To encourage people to start thinking about the present and near-term future, we should refrain from leading our climate communications with long-term projections. Save those for later. Long-term projections have their place, but I believe it is best not to use them when trying to persuade others to begin adapting to change. Rather, begin by talking about observed trends for which you have reliable data with special attention given to trends in extreme events. It is not very persuasive to say that your region has experienced a 1oC increase in average July temperatures over the last century. It is better to say that summer heat waves have increased in intensity and duration over the last 30 years (if that is indeed the case) and that we expect this trend to continue. Or what was once a 100-year flood is more likely to occur every 20 years, etc.

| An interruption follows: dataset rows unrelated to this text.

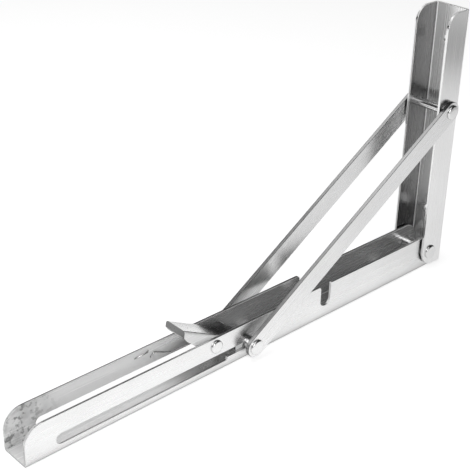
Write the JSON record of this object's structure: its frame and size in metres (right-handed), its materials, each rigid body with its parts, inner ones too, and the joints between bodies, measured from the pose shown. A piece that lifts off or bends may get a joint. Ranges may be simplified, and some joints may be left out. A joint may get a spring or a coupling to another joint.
{
  "type": "folding shelf bracket",
  "caption": "Folding steel shelf bracket: channel shelf arm hinged to a channel wall arm, twin flat braces on a slide pin, sprung release lever.",
  "frame": {"origin": "middle of the bounding box, on the plane of the shelf arm's outer face", "axes": "+X from the shelf arm's free end towards the wall, +Z along the wall arm away from the shelf arm, Y across the flanges"},
  "size_m": [0.4, 0.043, 0.2133],
  "materials": {
    "sheet_steel": "satin",
    "brace_steel": "satin",
    "rivet_steel": "semi-bright",
    "latch_steel": "satin",
    "spring_steel": "satin"
  },
  "bodies": {
    "shelf": {"shelf_arm": "sheet_steel", "latch_rivet": "rivet_steel", "latch_spring": "spring_steel"},
    "wall": {"wall_arm": "sheet_steel", "pivot_rivet": "rivet_steel", "pivot_sleeve": "rivet_steel", "pivot_washer_near": "rivet_steel", "pivot_washer_far": "rivet_steel", "upper_rivet": "rivet_steel", "brace_washer_near": "rivet_steel", "brace_washer_far": "rivet_steel"},
    "braces": {"brace_near": "brace_steel", "brace_far": "brace_steel", "lower_rivet_near": "rivet_steel", "lower_rivet_far": "rivet_steel"},
    "pin": {"slide_pin": "rivet_steel", "slide_bush_near": "rivet_steel", "slide_bush_far": "rivet_steel"},
    "latch": {"latch_lever": "latch_steel"}
  },
  "joints": [
    {"name": "fold", "type": "hinge", "parent": "shelf", "child": "wall", "pos_m": [0.1843, 0, 0.0153], "axis": [0, -1, 0], "range_deg": [0, 90]},
    {"name": "brace_swing", "type": "hinge", "parent": "wall", "child": "braces", "pos_m": [0.1861, 0, 0.13679], "axis": [0, 1, 0], "range_deg": [0, 120.71]},
    {"name": "pin_travel", "type": "slide", "parent": "shelf", "child": "pin", "axis": [-1, 0, 0], "range_m": [0, 0.15941]},
    {"name": "latch_press", "type": "hinge", "parent": "shelf", "child": "latch", "pos_m": [-0.0452, 0, 0.02155], "axis": [0, -1, 0], "range_deg": [0, 18], "stiffness_Nm_per_rad": 0.4, "springref_deg": -20.05, "deforming": ["latch_spring"]}
  ],
  "couplings": [
    {"joint": "brace_swing", "follows": "fold", "ratio": 1.3412},
    {"joint": "pin_travel", "follows": "fold", "m_per_rad": 0.10148}
  ]
}
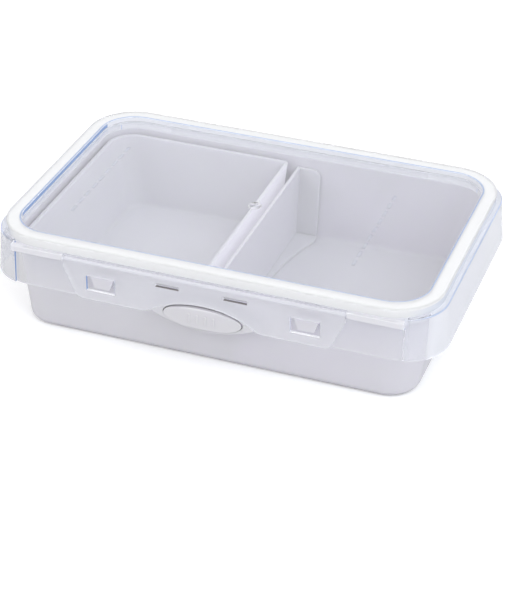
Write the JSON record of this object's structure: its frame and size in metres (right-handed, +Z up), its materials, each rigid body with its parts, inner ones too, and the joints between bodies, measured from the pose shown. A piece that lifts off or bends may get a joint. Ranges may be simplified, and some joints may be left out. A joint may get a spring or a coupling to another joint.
{
  "type": "lunch box",
  "caption": "Low rectangular lunch box: tub with lift-out tray and sliding divider, clear sealed lid with hinged snap flaps along both long sides, and push buttons below them.",
  "frame": {"origin": "centre of the bounding box on the underside plane the box stands on", "axes": "+X along the long side towards the divider's compartment, -Y towards the front flap, +Z up through the lid"},
  "size_m": [0.2226, 0.1426, 0.054],
  "materials": {
    "lilac_plastic": "satin",
    "clear_plastic": "polished",
    "pale_plastic": "satin",
    "silicone": "matte",
    "spring_steel": "brushed"
  },
  "bodies": {
    "base": {"tub": "lilac_plastic", "front_button_bezel": "lilac_plastic", "back_button_bezel": "lilac_plastic", "front_button_spring": "spring_steel", "back_button_spring": "spring_steel"},
    "lid": {"lid": "clear_plastic", "lid_seal": "silicone"},
    "front_flap": {"front_flap": "clear_plastic"},
    "back_flap": {"back_flap": "clear_plastic"},
    "tray": {"inner_tray": "lilac_plastic"},
    "divider": {"divider": "lilac_plastic"},
    "front_button": {"front_push_button": "pale_plastic"},
    "back_button": {"back_push_button": "pale_plastic"}
  },
  "joints": [
    {"name": "lid_lift", "type": "slide", "parent": "base", "child": "lid", "axis": [0, 0, 1], "range_m": [0, 0.1]},
    {"name": "front_flap_hinge", "type": "hinge", "parent": "lid", "child": "front_flap", "pos_m": [0, -0.07, 0.0474], "axis": [-1, 0, 0], "range_deg": [0, 110]},
    {"name": "back_flap_hinge", "type": "hinge", "parent": "lid", "child": "back_flap", "pos_m": [0, 0.07, 0.0474], "axis": [1, 0, 0], "range_deg": [0, 110]},
    {"name": "tray_lift", "type": "slide", "parent": "base", "child": "tray", "axis": [0, 0, 1], "range_m": [0, 0.05]},
    {"name": "divider_slide", "type": "slide", "parent": "base", "child": "divider", "axis": [1, 0, 0], "range_m": [0, 0.06]},
    {"name": "front_button_press", "type": "slide", "parent": "base", "child": "front_button", "axis": [0, 1, 0], "range_m": [0, 0.0015], "stiffness_N_per_m": 600, "springref_m": -0.0005},
    {"name": "back_button_press", "type": "slide", "parent": "base", "child": "back_button", "axis": [0, -1, 0], "range_m": [0, 0.0015], "stiffness_N_per_m": 600, "springref_m": -0.0005}
  ],
  "couplings": [
    {"joint": "tray_lift", "follows": "lid_lift", "ratio": 0.5}
  ]
}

You can talk about the impacts that recent extreme events have had on the area and how these kinds of events pose increased risk for the future. Then start talking the need to begin planning for a future that looks very different from our past, and finally begin a dialogue on sensible near-term and longer-term options to reduce vulnerability.
Over the next few days, I hope to see that the Washington, DC area has learned the lesson of the need to prepare for surprises. And so far it seems it has. After this year’s super derecho, which left thousands without power or water for more than a week, preventative measures were taken to reduce risk to power lines. Coastal areas have been evacuated. Emergency management teams stand ready to respond if necessary. Little by little we learn to adapt when we understand the presence of a current and ongoing threat. Perhaps in the future we will begin to put more power lines underground, establish climate-smart zoning for development in coastal areas, and rely less on emergency response and more on preparedness.